[Records with modeling code]
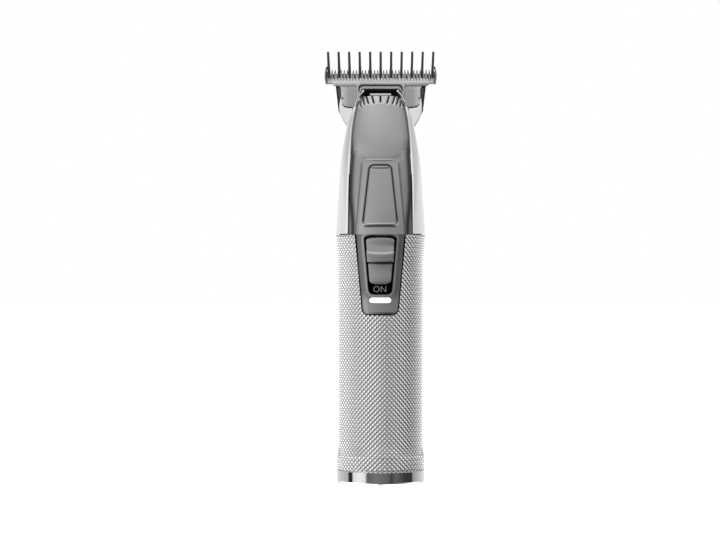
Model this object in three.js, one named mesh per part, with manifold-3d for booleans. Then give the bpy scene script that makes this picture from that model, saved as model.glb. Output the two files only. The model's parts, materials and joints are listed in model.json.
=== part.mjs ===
// A cordless T-blade beard trimmer with its long-tooth guide comb fitted.
// Millimetres. +Z up the handle, -Y the switch side, +X to the right of the switch side.
// The origin is the middle of the flat base that the trimmer stands on.
import * as THREE from 'three';
import { mergeVertices } from 'three/addons/utils/BufferGeometryUtils.js';
import Module from 'manifold-3d';

const wasm = await Module();
wasm.setup();

// ---------------------------------------------------------------- driving dimensions
const GAP = 0.3; // between a piece and the neighbour that is cut to fit it
const FIT = 0.15; // between faces that rest on each other
const FAR = 40; // reach of a cutting tool past the part

const CAP = { top: 4.75, radius: 16.1, edge: 0.9, floor: 2, collarRadius: 14, collarTop: 10 };
const SLEEVE = { bottom: 4.9, top: 91.3, waist: 15.55, bore: 14.35 };
const PORT = { width: 9.4, depth: 3.6 };
const HOUSING = { bottom: 91.45, armTop: 141.6, wall: 1.4, stepZ: 123.7, bladeStepZ: 138.4 };
const COVER = { top: 142.4, wall: 1.2 };
const TONGUE = { bottom: 62, halfLow: 6.5, halfHigh: 9.3, corner: 1.4, bore: 14.75 };
const WINDOW = { bottom: 69.5, top: 91.2, halfLow: 4.2, halfHigh: 6.1, corner: 1.9 };
const KNOB = { bottom: 73.3, top: 90.6, halfLow: 4.0, halfHigh: 5.4, corner: 1.9, stroke: 3.6 };
const LENS = { bottom: 66.25, top: 68.45, half: 4, front: 15.9 };
const PANEL = { bottom: 94.9, top: 117.2, halfLow: 6.7, halfHigh: 4, corner: 1.6, depth: 0.5 };
const CELL = { radius: 7, bottom: 22, top: 72, y: 3 };
const BOARD = { half: 9, front: -9.1, back: -7.9, bottom: 14, top: 83 };
const MOTOR = { y: -2, radius: 10.05, halfFlat: 7.7, bottom: 86, top: 115.5, wall: 0.8 };
const SHAFT = { radius: 1, bore: 1.1, bottom: 86.2, top: 122.8 };
const CAM = { radius: 3.2, bottom: 119, top: 124.2, throw: 1, pinRadius: 0.8, pinTop: 131.2 };
const CARRIER = { front: 4.2, back: 7, bottom: 124, top: 146 };
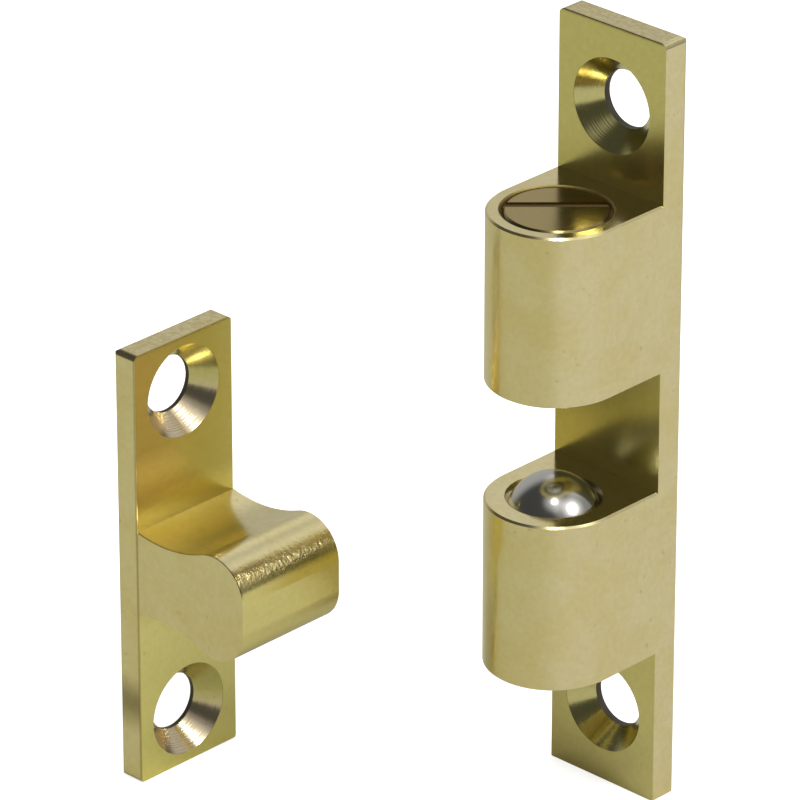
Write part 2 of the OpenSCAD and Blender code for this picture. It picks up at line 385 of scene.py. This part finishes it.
# %% The adjusting screws
GRIMY = (0.30, 0.21, 0.10, 1)
screw = Finish("screw_brass")
from_axis = screw.radius_of(screw.x, screw.y - bore_y, (0.0,))
rings = screw.noise(screw.join(from_axis * 6.0, 0.0, 0.0), 1.0, 3.0, 0.6)
# Painted shadow of the gap, on the screw's outer edge where it stands open.
edge = from_axis.rise(screw_high.x - 0.35, screw_high.x - 0.1)
slot = screw.z.size().rise(screw_high.z - 0.1, screw_high.z - 0.4)
tarnished = screw.mix(rings * 0.3, BROWN, WARM)
tarnished = screw.mix(edge * screw.worn_side(from_axis), tarnished, DARK)
screw.set(base_color=screw.mix(slot, tarnished, GRIMY),
          metallic=1.0 - slot * 0.8, roughness=0.2 + slot * 0.3)
screw.bump(rings, 0.004, 0.5)
print("screw_brass has", len(screw.tree.nodes), "nodes")

# %% [markdown]
# The balls are bought bearing balls: hardened steel, polished, a slightly warm grey. They are the
# clearest mirrors here, so their roughness is low and even. The springs are bright drawn wire.

# %% Steel balls and springs
STEEL = (0.62, 0.61, 0.56, 1)
WIRE = (0.45, 0.46, 0.48, 1)
steel = Finish("ball_steel")
steel.set(base_color=STEEL, metallic=1.0, roughness=0.18)
wire = Finish("spring_steel")
wire.set(base_color=WIRE, metallic=1.0, roughness=0.35)
print("steel finishes made")

# %% [markdown]
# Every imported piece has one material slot. The new finishes go into these slots, so the pieces keep
# their shape, and a piece that is made twice gets the same finish twice.

# %% Give each piece its finish
FINISHES = {
    "catch_body": catch, "strike": strike,
    "upper_ball": steel, "lower_ball": steel,
    "upper_spring": wire, "lower_spring": wire,
    "upper_adjusting_screw": screw, "lower_adjusting_screw": screw,
}
for name, finish in FINISHES.items():
    mesh = nodes[name].data
    for material_slot in nodes[name].material_slots:
        material_slot.material = finish.material
    print(name, len(mesh.polygons), "faces", "custom normals", mesh.has_custom_normals)

# %% [markdown]
# The photograph is a product shot on a white sheet. For the camera the sheet is plain white, with only
# the soft shadow of the object. The metal mirrors it a little greyer, as a sheet that is lit from
# above, with painted shade on the floor to the front left and to the back left of the object. These
# are colours of the floor that depend on the kind of ray, so the light on the object stays as it is.

# %% Floor: white paper, greyer for what the metal mirrors, with painted shade to its front left and back left
PAPER = (0.86, 0.86, 0.85, 1)
MIRRORED = (0.68, 0.68, 0.66, 1)
# Painted shade on the floor to the back left, seen only in the metal.
SHADED = (0.50, 0.50, 0.47, 1)
# Painted shade on the floor to the front left, seen only in the metal.
FRONT_LEFT_SHADE = (0.58, 0.58, 0.46, 1)
BLACK = (0, 0, 0, 1)
WHITE = (1, 1, 1, 1)
GLOW = 0.66  # lifts the lit sheet to plain white, for the camera alone
floor_mesh = bpy.data.meshes.new("floor")
FLOOR_SIZE = 6.0  # metres
half = FLOOR_SIZE / 2
corners = [(-half, -half), (half, -half), (half, half), (-half, half)]
floor_mesh.from_pydata([(x, y, floor_z / MM) for x, y in corners], [], [(0, 1, 2, 3)])
floor = bpy.data.objects.new("floor", floor_mesh)
bpy.context.scene.collection.objects.link(floor)
paper = Finish("floor_paper")
front_left = (paper.x * -0.69 + paper.y * -0.72).rise(-10.0, 35.0)
back_left = (paper.x * -0.72 + paper.y * 0.69).rise(25.0, 60.0)
mirror_ray = paper.light_path("Glossy")
camera_ray = paper.light_path("Camera")
under = paper.mix(back_left, MIRRORED, SHADED)
sheet = paper.mix(mirror_ray, PAPER, paper.mix(front_left, under, FRONT_LEFT_SHADE))
paper.set(base_color=sheet, roughness=0.9, specular_ior_level=0.0,
          emission_color=paper.mix(camera_ray, BLACK, WHITE), emission_strength=GLOW)
floor_mesh.materials.append(paper.material)
print("floor at", floor_z, "mm")

# %% [markdown]
# The steel ball is a small mirror of the studio: a bright backdrop behind on the left, a paler wall
# behind the object, a dark room in front on the left, and a glow round each lamp. The world is that
# room. Its brightness is a sum of soft round patches, each at a compass direction read off the ball.
# The camera sees plain white instead, and rough surfaces get one even level.

# %% World: the room that the metal mirrors
DIM = 0.07  # the room between the patches
EVEN = 0.60  # what rough surfaces get from all sides
world = bpy.data.worlds.new("studio")
world.use_nodes = True
bpy.context.scene.world = world
room = Graph(world.node_tree)
direction = room.node("ShaderNodeTexCoord", {}, output="Generated")


def compass(azimuth, elevation):
    """Unit vector of a direction: degrees from +X towards +Y, and degrees above the floor."""
    a, e = math.radians(azimuth), math.radians(elevation)
    return Vector((math.cos(a) * math.cos(e), math.sin(a) * math.cos(e), math.sin(e)))


def patch(azimuth, elevation, inner, outer):
    """Soft round patch of the room: 1 within inner degrees of a direction, 0 beyond outer."""
    cosine = room.node("ShaderNodeVectorMath", {"operation": "DOT_PRODUCT"}, direction,
                       tuple(compass(azimuth, elevation)), output="Value")
    return cosine.rise(math.cos(math.radians(outer)), math.cos(math.radians(inner)))


mirrored = (
    DIM
    + patch(147, 8, 22, 52) * 0.42
    + patch(100, 48, 12, 40) * 0.50
    + patch(52, 36, 18, 44) * 0.26
    + patch(-42, 65, 8, 30) * 0.45
    + patch(-20, 44, 6, 26) * 0.30
    + patch(12, 37, 12, 30) * 0.60
)
plain = room.light_path("Camera")
level = mirrored * room.light_path("Glossy") + room.light_path("Diffuse") * EVEN + plain
background = room.node("ShaderNodeBackground", {}, WHITE, level)
room.node("ShaderNodeOutputWorld", {}, background)
print("world has", len(world.node_tree.nodes), "nodes")

# %% [markdown]
# The two highlights on the ball give the lamps: one above the camera, and a wider one lower on the
# right. They stand 2 m away, so that the floor is lit evenly, and their size is given as the angle
# they cover. Radiance is what a mirror shows of them, so the power follows from it and the size.

# %% Two lamps
MIDDLE = Vector((-0.012, -0.011, 0.0))
LAMP_AWAY = 2.0  # metres


def lamp(name, azimuth, elevation, radius, radiance):
    """Round lamp 2 m away that covers the given degrees and shines with the given radiance."""
    size = LAMP_AWAY * math.tan(math.radians(radius))
    data = bpy.data.lights.new(name, "AREA")
    data.shape = "DISK"
    data.size = 2 * size
    data.energy = radiance * math.pi * math.pi * size * size  # of a disk that shines to one side
    thing = bpy.data.objects.new(name, data)
    bpy.context.scene.collection.objects.link(thing)
    towards = compass(azimuth, elevation)
    thing.location = MIDDLE + towards * LAMP_AWAY
    thing.rotation_euler = towards.to_track_quat("Z", "Y").to_euler()
    print(name, round(data.energy, 2), "W")


lamp("lamp_above_camera", -42, 66, 5.5, 11.5)
lamp("lamp_right", 12, 37, 10, 12)

# %% [markdown]
# The camera was fitted to the outline in the photograph: a long lens, half a metre away, a little over
# the object and to its right. Upright edges stay almost upright, as in the photograph.

# %% Camera
AZIMUTH = math.radians(43.83)
ELEVATION = math.radians(26.01)
DISTANCE = 0.4955
camera_data = bpy.data.cameras.new("camera")
camera_data.sensor_width = 36
camera_data.lens = 310.4
camera_data.clip_start = 0.01
camera = bpy.data.objects.new("camera", camera_data)
bpy.context.scene.collection.objects.link(camera)
back = Vector((
    math.sin(AZIMUTH) * math.cos(ELEVATION),
    -math.cos(AZIMUTH) * math.cos(ELEVATION),
    math.sin(ELEVATION),
))
AIM = Vector((-0.011764, -0.011402, 0.000216))
camera.location = AIM + back * DISTANCE
camera.rotation_euler = back.to_track_quat("Z", "Y").to_euler()
bpy.context.scene.camera = camera
bpy.context.scene.view_settings.view_transform = "Standard"
print("camera at", [round(v, 4) for v in camera.location])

Task objective — Please output the exact lines of the records above, beginning with the first and stopping after the line that holds "wasm.setup();", and nothing else.

Exercise answer —
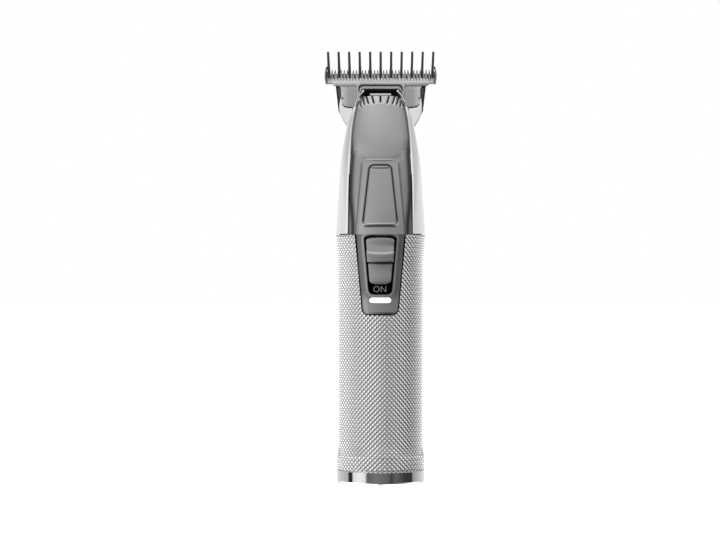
Model this object in three.js, one named mesh per part, with manifold-3d for booleans. Then give the bpy scene script that makes this picture from that model, saved as model.glb. Output the two files only. The model's parts, materials and joints are listed in model.json.
=== part.mjs ===
// A cordless T-blade beard trimmer with its long-tooth guide comb fitted.
// Millimetres. +Z up the handle, -Y the switch side, +X to the right of the switch side.
// The origin is the middle of the flat base that the trimmer stands on.
import * as THREE from 'three';
import { mergeVertices } from 'three/addons/utils/BufferGeometryUtils.js';
import Module from 'manifold-3d';

const wasm = await Module();
wasm.setup();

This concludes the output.